L’Étoile, Leterrier & Vanloo / Chabrier, 1877

Fascination
Cet art du dĂ©calage bĂ©nĂ©ficie, de plus, d’une fascination pour l’ailleurs et l’ancien qui se dĂ©mocratise Ă  partir de l’ùre romantique. À l’heure oĂč les empires coloniaux se constituent, on glorifie les grandes figures d’explorateurs – comme Vasco de Gama chantĂ© par Bizet en 1860 ou mis en scĂšne par Meyerbeer en 1865 dans L’Africaine, son ultime opĂ©ra – et on s’arrache les rĂ©cits d’aventures autour du globe. Le Robinson CrusoĂ© de Defoe (1717) connaĂźt enfin une vogue en France et se voit adaptĂ© Ă  la scĂšne par Offenbach en 1867. Paul et Virginie de Bernardin de Saint-Pierre (1788) inspire Kreutzer en 1791, Le Sueur en 1794, avant de s’imposer Ă  l’opĂ©ra sous la houlette de Victor MassĂ© (1876). Les romans de Pierre Loti irriguent la production lyrique parisienne Ă  partir des annĂ©es 1880 (LakmĂ© de Delibes) jusqu’au tournant du siĂšcle, avec des mises en musique signĂ©es par AndrĂ© Messager (Madame ChrysanthĂšme), Lucien Lambert (Le Spahi) et Reynaldo Hahn (L’Île du rĂȘve). Comme les gravures publiĂ©es dans les journaux illustrĂ©s de l’époque, les dĂ©cors et les costumes d’opĂ©ra rĂ©pondent, eux aussi, Ă  cette curiositĂ© populaire : ils offrent la possibilitĂ© de voir ces contrĂ©es Ă©trangĂšres sans prendre le bateau.

Érotisation
Au cƓur du rĂȘve d’Orient – depuis l’Espagne jusqu’au Levant, en passant par le Maghreb – se trouve aussi la recherche d’une sensualitĂ© que la rigiditĂ© morale condamne en Occident.
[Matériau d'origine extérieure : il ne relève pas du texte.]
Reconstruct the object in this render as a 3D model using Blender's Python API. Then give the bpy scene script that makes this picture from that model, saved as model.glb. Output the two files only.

Tabou en d’autres circonstances, le dĂ©sir fĂ©minin peut s’exprimer sans fard dans un opĂ©ra que l’on situe au Caire, au Japon, en Turquie ou en Inde. Dans le « conte arabe » Le SaĂŻs de Marguerite Olagnier (1881), on se permet d’ailleurs des mĂ©taphores tout Ă  fait transparentes : « Les languissantes fleurs ouvrirent leur calice aux abeilles Ă©prises d’amour ». ImaginĂ©e essentiellement par des hommes, cette « libĂ©ration » sexuelle des Ă©trangĂšres n’a rien de progressif. On fantasme ces femmes comme on aime Ă  s’imaginer la terre Ă  coloniser : dociles et fertiles, en attente de l’homme occidental pour s’épanouir pleinement. NĂ©anmoins, cette zone dramaturgique placĂ©e en dehors de la biensĂ©ance bourgeoise permet d’aborder des thĂšmes que l’on ne traite ouvertement que rarement dans d’autres contextes : les passions entre personnes n’ayant pas la mĂȘme couleur de peau peuvent ainsi ĂȘtre envisagĂ©es si l’on prend le soin de transposer leur histoire dans le passĂ© (La CrĂ©ole d’Offenbach, 1875) ou dans le lointain (LakmĂ© ou L’Île du rĂȘve).

« Nos deux modes, majeur et mineur, ont Ă©tĂ© tellement exploitĂ©s, qu’il y a lieu d’accueillir tous les Ă©lĂ©ments d’expression propres Ă  rajeunir la langue musicale. »
L.-A. Bourgault-Ducoudray, 1878

Appropriation
Sur le plan musical, l’exotisme romantique ne s’aventure pas dans le domaine de la rĂ©vĂ©lation ethnographique. Rares sont les compositeurs qui, comme FĂ©licien David, Camille Saint-SaĂ«ns, Ernest Reyer ou L.-A. Bourgault-Ducoudray, parcourent le monde et ramĂšnent, dans leurs carnets, des mĂ©lodies ou des rythmes teintant leurs partitions d’une « couleur locale » Ă  peu prĂšs authentique. L’orientalisme repose d’abord sur une lĂ©gĂšre coloration modale des parties mĂ©lodiques, qu’un traitement harmonique tout Ă  fait tonal maintient dans le domaine ordinaire de la musique occidentale. NĂ©anmoins, au fil de la TroisiĂšme RĂ©publique, les musiques extraeuropĂ©ennes vont inspirer Ă  certains artistes des voies nouvelles pour sortir du romantisme dĂ©clinant. Par ailleurs, les airs populaires de pays plus proches de la France, telles l’Espagne et l’Italie, nourrissent volontiers les productions françaises depuis le dĂ©but du XIXe siĂšcle. Ils permettent aux musiciens de ne pas trop s’éloigner du systĂšme tonal tout en marquant clairement une cĂ©sure gĂ©ographique. Ce faisant, l’usage frĂ©quent des boleros ou canzoni tend Ă  les faire entrer dans le domaine de l’art français.